The VP sees a cooling prospect before the deadline hits. They don't have to wait for a weekly report. The system flags the predictive engagement drop and the friction point on the website.

She acts immediately. A personalized email has already been sent based on triggers she put in place. She sends a simulation-backed campaign to similar profiles, and corrects the drift before the target is missed. Her question is simple: "Are we moving away from our yield target, and can we still correct it?"

2. The CFO: "What Does This Trend Cost Me?"

For the CFO, this isn't just a web visit. It’s an early financial warning. This leader looks at higher ed budget planning through the lens of risk.

He sees conversion trends shifting across funnel stages. He models the enrollment shortfall impact if this behavior trends across 5% of the class, and calculates the financial delta of catching this in February versus April. By unifying the data, an "engagement platform" becomes a fiscal risk mitigation tool.

3. The Director of Student Success: "Who Will Melt in July?"

She is looking further down the road.

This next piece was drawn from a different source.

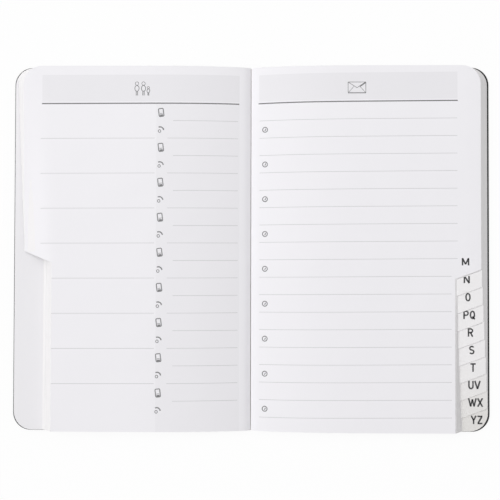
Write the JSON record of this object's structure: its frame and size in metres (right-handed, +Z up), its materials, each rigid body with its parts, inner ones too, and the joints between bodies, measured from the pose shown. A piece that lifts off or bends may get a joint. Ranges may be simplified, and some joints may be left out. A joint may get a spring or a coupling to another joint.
{
  "type": "indexed notebook",
  "caption": "Pocket address book lying open, with thumb index tabs cut in steps down the fore edge, ruled pages and a hard cover that closes.",
  "frame": {"origin": "middle of the underside of the spine, on the surface that the open book lies on", "axes": "+X to the right-hand page's fore edge, +Y to the head of the pages, +Z up out of the open pages"},
  "size_m": [0.1826, 0.1396, 0.0066],
  "materials": {
    "cover_black": "black board with a fine leather-like grain",
    "page_paper": "smooth white paper with grey rules",
    "endpaper": "plain pale paper",
    "lining": "plain woven strip"
  },
  "bodies": {
    "spine": {"spine_strip": "cover_black", "spine_lining": "lining", "sewn_fold": "page_paper"},
    "front_half": {"front_cover": "cover_black", "front_endpaper": "endpaper", "left_pages": "page_paper"},
    "back_half": {"back_cover": "cover_black", "back_endpaper": "endpaper", "right_pages": "page_paper"}
  },
  "joints": [
    {"name": "front_cover_hinge", "type": "hinge", "parent": "spine", "child": "front_half", "pos_m": [-0.0041, 0, 0.0028], "axis": [0, 1, 0], "range_deg": [0, 90]},
    {"name": "back_cover_hinge", "type": "hinge", "parent": "spine", "child": "back_half", "pos_m": [0.0041, 0, 0.0028], "axis": [0, -1, 0], "range_deg": [0, 90]}
  ]
}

She sees the engagement depth pre-matriculation and the sentiment analysis from the AI transcripts.

She acts by designing targeted onboarding for at-risk cohorts and allocates mentor resources specifically to students showing these behavioral signals. Her question is critical: "Which students will struggle before they ever show up?"

Same signal, three different departments, three different actions, one unified outcome.

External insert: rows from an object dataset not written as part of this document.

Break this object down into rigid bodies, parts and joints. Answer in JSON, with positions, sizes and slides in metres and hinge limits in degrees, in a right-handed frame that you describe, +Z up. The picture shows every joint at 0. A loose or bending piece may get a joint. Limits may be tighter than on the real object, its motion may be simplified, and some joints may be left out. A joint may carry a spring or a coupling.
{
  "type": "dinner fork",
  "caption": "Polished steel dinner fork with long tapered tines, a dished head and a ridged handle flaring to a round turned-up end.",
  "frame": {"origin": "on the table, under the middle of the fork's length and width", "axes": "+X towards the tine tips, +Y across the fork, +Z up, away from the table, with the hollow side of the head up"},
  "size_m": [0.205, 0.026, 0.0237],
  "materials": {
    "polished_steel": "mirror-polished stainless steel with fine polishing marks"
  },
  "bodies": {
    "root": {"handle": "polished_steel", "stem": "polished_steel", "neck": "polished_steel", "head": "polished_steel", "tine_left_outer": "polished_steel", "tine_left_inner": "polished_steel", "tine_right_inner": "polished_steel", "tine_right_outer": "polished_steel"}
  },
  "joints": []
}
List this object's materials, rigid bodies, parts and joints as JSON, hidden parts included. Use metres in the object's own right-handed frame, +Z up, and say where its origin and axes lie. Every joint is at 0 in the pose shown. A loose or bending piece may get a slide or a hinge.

Why This Changes How You Evaluate Vendors

This requires a shift in how you evaluate software solutions for higher education.  Old evaluation questions focused on features: Does it send email well? Does it have a nice mobile app? Does it integrate with the SIS? There isn’t anything wrong with these questions, but they’re incomplete. 

Enterprise questions focus on operational efficiency: Does it unify behavioral data? Does it execute across every channel simultaneously? Does it reduce vendor sprawl?

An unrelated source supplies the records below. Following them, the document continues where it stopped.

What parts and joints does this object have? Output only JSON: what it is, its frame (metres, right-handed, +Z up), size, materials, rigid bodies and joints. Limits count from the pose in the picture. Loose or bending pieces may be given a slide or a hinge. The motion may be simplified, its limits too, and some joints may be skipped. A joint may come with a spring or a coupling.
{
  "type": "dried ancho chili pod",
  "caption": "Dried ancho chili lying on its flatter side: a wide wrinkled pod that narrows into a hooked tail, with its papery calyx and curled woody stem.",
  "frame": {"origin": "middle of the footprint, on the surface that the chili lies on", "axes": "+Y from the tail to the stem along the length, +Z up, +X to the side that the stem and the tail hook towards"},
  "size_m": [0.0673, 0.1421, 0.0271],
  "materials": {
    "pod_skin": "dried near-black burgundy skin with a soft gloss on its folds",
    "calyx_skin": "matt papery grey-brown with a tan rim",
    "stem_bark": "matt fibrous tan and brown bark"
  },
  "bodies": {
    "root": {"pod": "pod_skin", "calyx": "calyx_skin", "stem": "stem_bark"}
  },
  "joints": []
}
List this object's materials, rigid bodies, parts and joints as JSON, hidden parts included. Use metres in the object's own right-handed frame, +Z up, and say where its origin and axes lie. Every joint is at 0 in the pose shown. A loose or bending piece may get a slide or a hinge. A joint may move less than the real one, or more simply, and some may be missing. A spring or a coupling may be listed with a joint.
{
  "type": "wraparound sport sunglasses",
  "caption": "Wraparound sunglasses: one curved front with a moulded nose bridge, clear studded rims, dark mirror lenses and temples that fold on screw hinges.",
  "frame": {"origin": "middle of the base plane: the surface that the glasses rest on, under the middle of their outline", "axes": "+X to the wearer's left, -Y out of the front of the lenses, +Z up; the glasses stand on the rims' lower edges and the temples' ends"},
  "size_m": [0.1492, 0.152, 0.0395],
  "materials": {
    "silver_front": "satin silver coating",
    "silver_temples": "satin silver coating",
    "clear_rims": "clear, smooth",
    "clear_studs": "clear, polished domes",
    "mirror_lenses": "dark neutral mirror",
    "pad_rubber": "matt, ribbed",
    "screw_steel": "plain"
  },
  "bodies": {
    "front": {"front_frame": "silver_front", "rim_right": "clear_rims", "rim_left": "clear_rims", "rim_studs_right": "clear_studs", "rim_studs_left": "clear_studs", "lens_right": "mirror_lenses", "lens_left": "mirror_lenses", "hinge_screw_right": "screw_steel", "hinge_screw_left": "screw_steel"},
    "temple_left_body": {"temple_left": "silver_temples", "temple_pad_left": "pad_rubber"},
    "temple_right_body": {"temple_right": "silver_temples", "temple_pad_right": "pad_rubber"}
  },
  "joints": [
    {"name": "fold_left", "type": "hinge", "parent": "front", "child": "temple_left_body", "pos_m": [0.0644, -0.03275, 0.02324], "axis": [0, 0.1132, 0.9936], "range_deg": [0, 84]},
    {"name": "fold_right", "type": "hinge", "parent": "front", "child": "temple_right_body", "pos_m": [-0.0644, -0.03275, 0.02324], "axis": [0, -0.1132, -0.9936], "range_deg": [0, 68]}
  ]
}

When you buy point solutions, you accumulate technical debt, and create silos that require manual labor to bridge. But when you buy shared infrastructure, you create optionality. You build a foundation that makes every future tool better, because it plugs into a central brain instead of a disconnected limb.

The Data Infrastructure That Makes This Possible

Most "platforms" can't deliver cross-functional value because they weren't designed for it. They were built for one buyer, then bolted onto other use cases as afterthoughts. Their predictive models were trained on vanity metrics instead of enrollment outcomes. Their AI can send campaigns but can't hold a context-aware conversation, spin up a landing page, or personalize a website experience.

Real unified infrastructure requires:

  • Behavioral tracking across every touchpoint. Web visits. Email engagement. SMS conversations. Phone calls. Form interactions. Search queries. Event attendance. If a prospective student interacts with your institution anywhere, the platform knows and connects the dots.
  • Intelligence that connects touchpoints to outcomes. Instead of "this email got opened," you get "students who engage with financial aid content on the website, then have a 1:1 conversation with an agent over text, convert to applications at 3x the baseline rate."
  • Audit trails across every interaction. When the Always On Recruiter answers a question about scholarships, admissions can review the transcript. When a prospective student uses AI search, marketing can see what content was served and why. Transparency builds trust.

The technical moat isn't the AI. It's the data layer that captures behavior across web, email, SMS, voice, and search, then feeds that context to AI agents that execute across every channel. There’s no waiting for someone to build a campaign, update a page, submit an IT ticket, or return a phone call.

Buying Outcomes, Not Subscriptions

Most enrollment and engagement tools react to what just happened. Early-warning systems help you predict what will happen.

You need a system that turns isolated signals into institutional action. Yield improves when signals are shared, not when they’re hoarded in departmental silos.

Instead of treating your enrollment funnel like a series of disconnected events, treat it like the single, cohesive lifecycle it is.

It’s time to stop buying subscriptions and start buying outcomes.